Maintenance. Remember the little Dutch boy who put his finger in the dike, held back the ocean, and became a culture hero to all five-year-olds? I don't suggest you spend all next spring with your finger in a check dam, but the Dutch-Boy Principle still holds: Small leaks can be easily plugged. Sometimes all that is necessary is for you to shove a few pine boughs in at the right place. If you do, silt will continue to collect. If you don't, the leak will often get bigger and bigger, bringing the whole dam down. You should also check to see that the mulch is still in place, the grass has germinated well, and no heavy flow of water is entering the gully. Visit your check dams as often as you can during the first one or two seasons to see how well they are holding up and to solve minor problems before they grow.

Culverts.

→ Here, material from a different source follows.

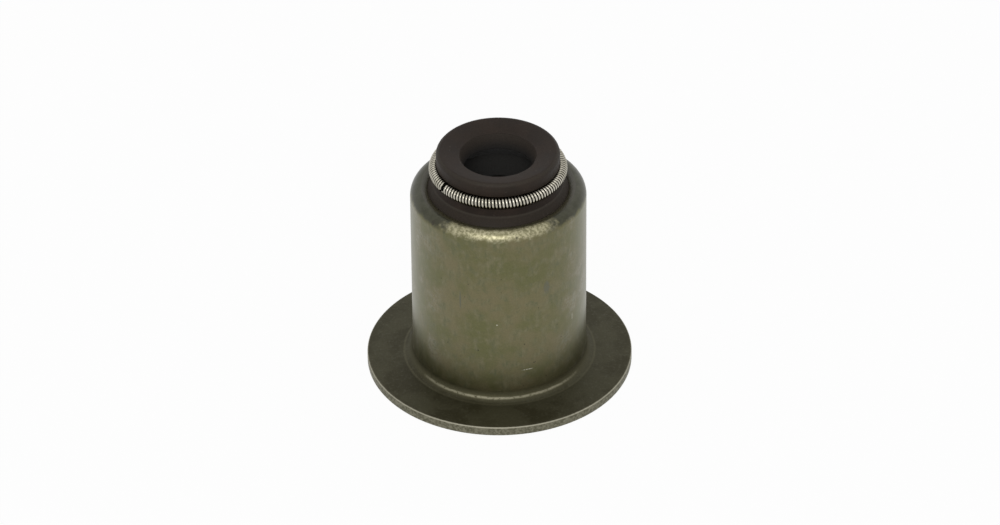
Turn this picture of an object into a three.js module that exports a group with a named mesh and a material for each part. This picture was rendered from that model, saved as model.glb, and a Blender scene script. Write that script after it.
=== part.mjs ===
// Valve stem seal of an engine, in millimetres, with +Z up along the valve stem.
// The origin is on the axis, at the underside of the flange.
import * as THREE from "three";

// The valve stem, and the wall of the guide that the stem runs in.
const STEM_RADIUS = 3.5;
const GUIDE_WALL = 3.0;

// The case, pressed from one steel sheet. The shoulder turns the sheet in and down, by an angle in degrees.
const SHEET = 1.0;
const CASE_HEIGHT = 20.82;
const FLANGE_WIDTH = 4.58;
const FLANGE_BEND = 1.0;
const SHOULDER_BEND = 0.07;
const SHOULDER_TURN = 126;
const SHEET_ROUNDING = 0.12;

// The rubber, moulded onto the steel over a thin film of bonding agent.
const BOND_FILM = 0.02;
const CONE_RISE = 0.68;
const NECK_HEIGHT = 0.81;
const NECK_STEP = 0.2;
const HEAD_STEP = 0.12;
const HEAD_HEIGHT = 1.37;
const HEAD_ROUNDING = 0.45;
const HEAD_DISH = 0.54;

// The bore through the rubber, from the head down to the relief above the guide.
const BORE_CLEARANCE = 0.29;
const LIP_GRIP = 0.08;
const LIP_BAND = 0.25;
const LIP_BODY = 2.13;
const LIP_BACK_DEPTH = 1.7;
const RELIEF_CLEARANCE = 1.4;

// The ribbed socket that is pressed over the guide.
const LINING = 1.17;
const LINING_SETBACK = 0.4;
const STOP_WALL = 1.2;
const SOCKET_CLEARANCE = 0.25;
const SOCKET_CHAMFER = 0.3;
const RIB_COUNT = 4;
const RIB_GRIP = 0.2;
const RIB_FOOT = 1.5;
const RIB_CREST = 0.5;

// The garter spring: a wire wound in close turns, bent to a ring that closes at its joint.
const WIRE_RADIUS = 0.125;
const COIL_RADIUS = 0.6;
const COIL_CLEARANCE = 0.05;
const TURN_GAP = 0.042;
const JOINT_GAP = 0.3;
const JOINT_ANGLE = THREE.MathUtils.degToRad(214.5);

// How finely round shapes are divided.
const ROUND_SEGMENTS = 48;
const BEND_STEPS = 4;
const SHOULDER_STEPS = 6;
const EDGE_STEPS = 2;
const GROOVE_STEPS = 8;
const STEPS_PER_TURN = 7;
const WIRE_SIDES = 5;

// Radii that follow from the guide outwards.
const guideRadius = STEM_RADIUS + GUIDE_WALL;
const caseInside = guideRadius + LINING;
const caseOutside = caseInside + SHEET;
const flangeRadius = caseOutside + FLANGE_WIDTH;

// Radii that follow from the stem outwards.
const lipRadius = STEM_RADIUS - LIP_GRIP;
const grooveRadius = COIL_RADIUS + COIL_CLEARANCE;
const springRadius = lipRadius + LIP_BODY + grooveRadius;
const neckRadius = springRadius + NECK_STEP;
const headRadius = springRadius - HEAD_STEP;
const coilCentreRadius = COIL_RADIUS - WIRE_RADIUS;

// Heights, from the case upwards: the groove meets the neck below and the head above.
const grooveDrop = Math.sqrt(grooveRadius ** 2 - NECK_STEP ** 2);
const grooveRise = Math.sqrt(grooveRadius ** 2 - HEAD_STEP ** 2);
const springHeight = CASE_HEIGHT + CONE_RISE + NECK_HEIGHT + grooveDrop;
const topHeight = springHeight + grooveRise + HEAD_HEIGHT;
const stopHeight = CASE_HEIGHT - SHEET - STOP_WALL;
const liningStart = SHEET + FLANGE_BEND + LINING_SETBACK;

// The shoulder's bend: the sheet goes round one centre, inside and outside.
const shoulderOutside = SHEET + SHOULDER_BEND;
const shoulderRadius = caseInside - SHOULDER_BEND;
const shoulderHeight = CASE_HEIGHT - shoulderOutside;

const steel = new THREE.MeshStandardMaterial({ color: 0x65604a, roughness: 0.42, metalness: 0.85 });
const rubber = new THREE.MeshStandardMaterial({ color: 0x362f2a, roughness: 0.75, metalness: 0 });
const springWire = new THREE.MeshStandardMaterial({ color: 0xc6c0ac, roughness: 0.25, metalness: 1 });

// A point of a section, by its distance from the axis and its height.
function at(radius, height) {
  return new THREE.Vector2(radius, height);
}

// Points on an arc about a centre, from one angle to another in degrees, with both ends.
function arc(centreRadius, centreHeight, radius, from, to, steps) {
  const points = [];
  for (let i = 0; i <= steps; i += 1) {
    const angle = THREE.MathUtils.degToRad(THREE.MathUtils.lerp(from, to, i / steps));
    points.push(at(centreRadius + radius * Math.cos(angle), centreHeight + radius * Math.sin(angle)));
  }
  return points;
}

// A section turned about the Z axis. Its points run up the outside and down the inside.
function turned(name, section, material) {
  const closed = [...section, section[0].clone()];
  const mesh = new THREE.Mesh(new THREE.LatheGeometry(closed, ROUND_SEGMENTS), material);
  mesh.name = name;
  mesh.rotation.x = Math.PI / 2;
  return mesh;
}

// The case: flange, bend, wall and shoulder with its turned-in edge, all of one sheet's thickness.
function makeCase() {
  const bendRadius = caseOutside + FLANGE_BEND;
  const bendHeight = SHEET + FLANGE_BEND;
  const rim = flangeRadius - SHEET_ROUNDING;
  const section = [
    ...arc(rim, SHEET_ROUNDING, SHEET_ROUNDING, -90, 0, EDGE_STEPS),
    ...arc(rim, SHEET - SHEET_ROUNDING, SHEET_ROUNDING, 0, 90, EDGE_STEPS),
    ...arc(bendRadius, bendHeight, FLANGE_BEND, -90, -180, BEND_STEPS),
    ...arc(shoulderRadius, shoulderHeight, shoulderOutside, 0, SHOULDER_TURN, SHOULDER_STEPS),
    ...arc(shoulderRadius, shoulderHeight, SHOULDER_BEND, SHOULDER_TURN, 0, EDGE_STEPS),
    ...arc(bendRadius, bendHeight, bendHeight, -180, -90, BEND_STEPS),
  ];
  return turned("case_shell", section, steel);
}

// A point beside the cut edge of the case, by its distance from the centre of the shoulder's bend.
function besideEdge(distance) {
  const turn = THREE.MathUtils.degToRad(SHOULDER_TURN);
  const point = at(shoulderRadius + distance * Math.cos(turn), shoulderHeight + distance * Math.sin(turn));
  return point.add(at(-BOND_FILM * Math.sin(turn), BOND_FILM * Math.cos(turn)));
}

// The rubber's outside: the lining in the case, the wrap round its edge, the cone, the neck and the head.
function rubberOutside() {
  const liningBend = SHOULDER_BEND - BOND_FILM;
  const neckAngle = -THREE.MathUtils.radToDeg(Math.acos(NECK_STEP / grooveRadius));
  const headAngle = THREE.MathUtils.radToDeg(Math.acos(-HEAD_STEP / grooveRadius)) - 360;
  const rounding = at(headRadius - HEAD_ROUNDING, topHeight - HEAD_ROUNDING);
  return [
    at(caseInside - BOND_FILM, liningStart),
    ...arc(shoulderRadius, shoulderHeight, liningBend, 0, SHOULDER_TURN, EDGE_STEPS),
    besideEdge(liningBend),
    besideEdge(shoulderOutside),
    at(neckRadius, CASE_HEIGHT + CONE_RISE),
    ...arc(springRadius, springHeight, grooveRadius, neckAngle, headAngle, GROOVE_STEPS),
    ...arc(rounding.x, rounding.y, HEAD_ROUNDING, 0, 90, BEND_STEPS),
  ];
}

// The rubber's bore: its edge in the dished top, the cone to the sealing lip, the lip's back and the relief.
function rubberBore() {
  const edgeRadius = STEM_RADIUS + BORE_CLEARANCE;
  const reliefRadius = STEM_RADIUS + RELIEF_CLEARANCE;
  return [
    at(edgeRadius, topHeight - HEAD_DISH),
    at(lipRadius, springHeight + LIP_BAND / 2),
    at(lipRadius, springHeight - LIP_BAND / 2),
    at(reliefRadius, springHeight - LIP_BACK_DEPTH),
    at(reliefRadius, stopHeight),
  ];
}

// The rubber's socket, from the stop that meets the guide's end down past the ribs to the mouth.
function rubberSocket() {
  const wallRadius = guideRadius + SOCKET_CLEARANCE;
  const crestRadius = guideRadius - RIB_GRIP;
  const spacing = (stopHeight - liningStart) / RIB_COUNT;
  const points = [at(wallRadius, stopHeight)];
  for (let rib = RIB_COUNT - 1; rib >= 0; rib -= 1) {
    const middle = liningStart + (rib + 0.5) * spacing;
    points.push(at(wallRadius, middle + RIB_FOOT / 2));
    points.push(at(crestRadius, middle + RIB_CREST / 2));
    points.push(at(crestRadius, middle - RIB_CREST / 2));
    points.push(at(wallRadius, middle - RIB_FOOT / 2));
  }
  points.push(at(wallRadius, liningStart + SOCKET_CHAMFER));
  points.push(at(wallRadius + SOCKET_CHAMFER, liningStart));
  return points;
}

function makeRubber() {
  return turned("seal_body", [...rubberOutside(), ...rubberBore(), ...rubberSocket()], rubber);
}

// The wire's centre line: right-hand turns about a circle, from one side of the joint round to the other.
class GarterCurve extends THREE.Curve {
  constructor(turns) {
    super();
    this.turns = turns;
    this.startAngle = JOINT_ANGLE + JOINT_GAP / springRadius / 2;
    this.sweep = 2 * Math.PI - JOINT_GAP / springRadius;
  }

  // Every turn is alike, so even steps along the curve are even steps of its parameter.
  getUtoTmapping(u) {
    return u;
  }

  getPoint(t, target = new THREE.Vector3()) {
    const ringAngle = this.startAngle + this.sweep * t;
    const turnAngle = -2 * Math.PI * this.turns * t;
    const radius = springRadius + coilCentreRadius * Math.cos(turnAngle);
    const height = springHeight + coilCentreRadius * Math.sin(turnAngle);
    return target.set(radius * Math.cos(ringAngle), radius * Math.sin(ringAngle), height);
  }

  getTangent(t, target = new THREE.Vector3()) {
    const ringAngle = this.startAngle + this.sweep * t;
    const turnSpeed = -2 * Math.PI * this.turns;
    const turnAngle = turnSpeed * t;
    const radius = springRadius + coilCentreRadius * Math.cos(turnAngle);
    const outward = -coilCentreRadius * turnSpeed * Math.sin(turnAngle);
    const upward = coilCentreRadius * turnSpeed * Math.cos(turnAngle);
    const along = radius * this.sweep;
    target.set(
      outward * Math.cos(ringAngle) - along * Math.sin(ringAngle),
      outward * Math.sin(ringAngle) + along * Math.cos(ringAngle),
      upward,
    );
    return target.normalize();
  }
}

// The spring has as many turns as fit side by side round the inside of the ring.
function makeSpring() {
  const insideLength = 2 * Math.PI * (springRadius - coilCentreRadius) - JOINT_GAP;
  const turns = Math.floor(insideLength / (2 * WIRE_RADIUS + TURN_GAP));
  const corners = [];
  for (let side = 0; side < WIRE_SIDES; side += 1) {
    const angle = (2 * Math.PI * side) / WIRE_SIDES;
    corners.push(new THREE.Vector2(WIRE_RADIUS * Math.cos(angle), WIRE_RADIUS * Math.sin(angle)));
  }
  const wire = new THREE.ExtrudeGeometry(new THREE.Shape(corners), {
    steps: turns * STEPS_PER_TURN,
    extrudePath: new GarterCurve(turns),
  });
  const mesh = new THREE.Mesh(wire, springWire);
  mesh.name = "garter_spring";
  return mesh;
}

const seal = new THREE.Group();
seal.add(makeCase(), makeRubber(), makeSpring());

export default seal;
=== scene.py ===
"""Valve stem seal: a flanged steel case, its moulded rubber and the garter spring round the lip."""

import math
from collections import namedtuple

import bpy
from mathutils import Matrix, Vector


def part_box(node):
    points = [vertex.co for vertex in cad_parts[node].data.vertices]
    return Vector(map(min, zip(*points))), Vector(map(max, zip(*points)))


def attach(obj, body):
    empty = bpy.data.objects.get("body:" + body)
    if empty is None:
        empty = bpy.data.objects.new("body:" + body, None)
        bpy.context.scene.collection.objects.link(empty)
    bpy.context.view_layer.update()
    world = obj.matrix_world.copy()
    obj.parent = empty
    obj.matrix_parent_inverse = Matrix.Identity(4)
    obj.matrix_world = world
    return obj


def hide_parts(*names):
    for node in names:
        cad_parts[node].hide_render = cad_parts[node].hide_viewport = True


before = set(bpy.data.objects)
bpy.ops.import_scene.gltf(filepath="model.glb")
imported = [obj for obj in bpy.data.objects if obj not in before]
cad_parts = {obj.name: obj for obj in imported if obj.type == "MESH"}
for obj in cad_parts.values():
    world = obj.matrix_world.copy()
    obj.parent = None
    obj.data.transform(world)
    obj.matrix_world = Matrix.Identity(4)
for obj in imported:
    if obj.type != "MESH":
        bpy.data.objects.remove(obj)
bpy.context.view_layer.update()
bpy.context.scene.view_settings.view_transform = "Standard"

MM = 0.001

# Sizes read from the solids.
CASE_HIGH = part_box("case_shell")[1]
RUBBER_LOW, RUBBER_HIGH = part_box("seal_body")
FLANGE_RADIUS = CASE_HIGH.x
CASE_HEIGHT = CASE_HIGH.z
TOP_HEIGHT = RUBBER_HIGH.z
LINING_START = RUBBER_LOW.z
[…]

Culverts are pipes that bring water under a road or trail. They are responsible for thousands of gullies in every state. Road engineers have a strange idea that if they install these culverts at a steep pitch, the water will flow through them very fast and keep the culverts clean of debris. Road engineers really get turned on by "self-cleaning" or "self-maintaining" culverts. But as I've already mentioned, the fast flow of water increases its erosive powers many times over. And often at the dump end of the culvert you will find a huge gully.

If there is already a gully, you have no choice but to go ahead with the gully trip. But if you can catch the problem early, the best thing you can do is dump a lot of rocks, broken asphalt, or cement rubble under where the culvert lets out. This will break the force of the water, acting much like an apron beneath a check dam. If you do this wherever you have a culvert, you will save a lot of aggravation and a lot of soil as well.

Afterwards. I don't want to minimize the fact that controlling a gully is hard work. But it is necessary work, and in the long run extremely satisfying.

Once you have brought a gully under control, watch it closely and uncritically. You may be in for a surprise. Some of the most beautiful places I know are old, stabilized gullies. When you are fighting a gully, you are primarily fighting erosion damage. But you are also creating a shady, potentially lovely, miniature canyon which will collect. moisture, support many plants, and become a wonderful refuge for wildlife. Turning a barren gully into a lush pocket of life is the nearest a human being can come to an oyster, which turns its injuries into pearls.